The animals we eat must also be fed themselves and a very large part of the environmental footprint for animal agriculture is growing what they will be fed. Animals use the calories they eat to fuel growth and to provide for their day-to-day metabolic activity. To a first approximation, animals that eat less will have less impact on the environment.

Metabolism is an area where terrestrial animals and fish differ in three very important ways.

  • Fish are cold blooded so they don’t need to spend any energy to maintain their body temperatures. Farm animals on land, however, need to devote the energy from some of what they eat either to heat or cool their bodies when the air temperature is different from body temperature.
  • Because fish live in a weightless world; by being suspended in water they don’t use any energy to fight the endless battle against gravity land animals continually face.
  • Lastly, because they don’t have to deal with gravity, fish don’t use the calories they eat to build the extensive and heavy skeletons required to keep land animals upright. This has two practical outcomes.  Fish don’t spend their energy to make big gravity-resisting bones and, with their comparatively smaller skeletons, fish provide considerably more food per kg of animal raised than their counterparts from the land.

These things—cold-bloodedness, life in a weightless environment and much smaller skeletons— mean fish can be raised with a lesser call on resources to feed them than the other agricultural animals we raise.

This is, perhaps, best seen in what is called the feed conversion ratio (FCR). FCR is the amount of food required to raise an amount of animal. For instance, it takes about 1.7 kg of feed to raise a kg of tilapia and only 1.2 for a kg of salmon. On land, however, beef cattle have FCRs of 6-10 depending upon how they are raised while for chickens it is about 2.

Reference to salmon: 
MH
Chart by Marine Harvest

Lower FCRs and the higher percent of the animal eaten are what led Conservation International and The WorldFish Center to conclude in their 2012 report Blue Frontiers

“It is apparent from this study that aquaculture has, from an environmental impact perspective, clear production benefits over other forms of animal source food production for human consumption. In view of this, where resources are stretched, the relative benefits of policies that promote fish farming over other forms of livestock production should be considered.”

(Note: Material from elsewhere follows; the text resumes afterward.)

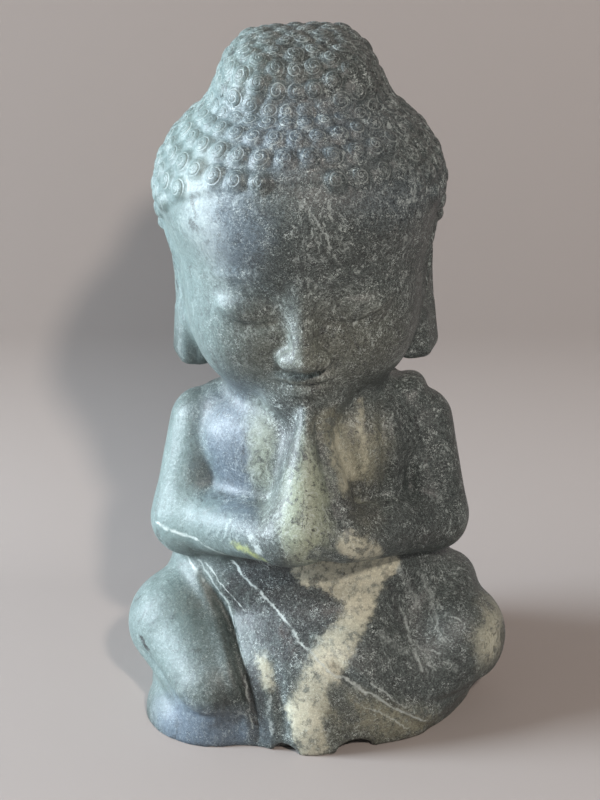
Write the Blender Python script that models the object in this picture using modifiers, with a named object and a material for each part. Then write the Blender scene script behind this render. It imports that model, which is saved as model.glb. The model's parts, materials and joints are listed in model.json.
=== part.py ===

How Your Food Is Raised Matters.

All agriculture, whether on land or in the ocean, has environmental effects. Therefore the measure of proper stewardship isn’t having no effect. Rather it is to avoid negative effects to the greatest extent possible and then to ameliorate the rest. A laudable goal is to raise food now with practices that don’t preclude others from doing so in the distant future.

To ensure pursuit of the most responsible aquacultural practices, the World Wildlife Fund established a series of discussions called the Aquaculture Dialogues in 2004. Participants came from many stakeholder groups—farmers, NGOs, scientists, retailers and other aquaculture-associated businesses¾to define best practices and, from them, develop standards for responsible aquaculture for 12 different species. The standards were then passed on to the Aquaculture Stewardship Council (ASC) which trains independent auditors to examine on-farm performance and certify farms whose practices comply with the standards.

Certification against ASC standards means a number of different things for us as consumers. Most importantly, it lets us know that our food was raised with responsible practices that ensure the healthfulness of the fish we eat and the health of the environment where they were raised.

Because, how our food is raised truly does matter.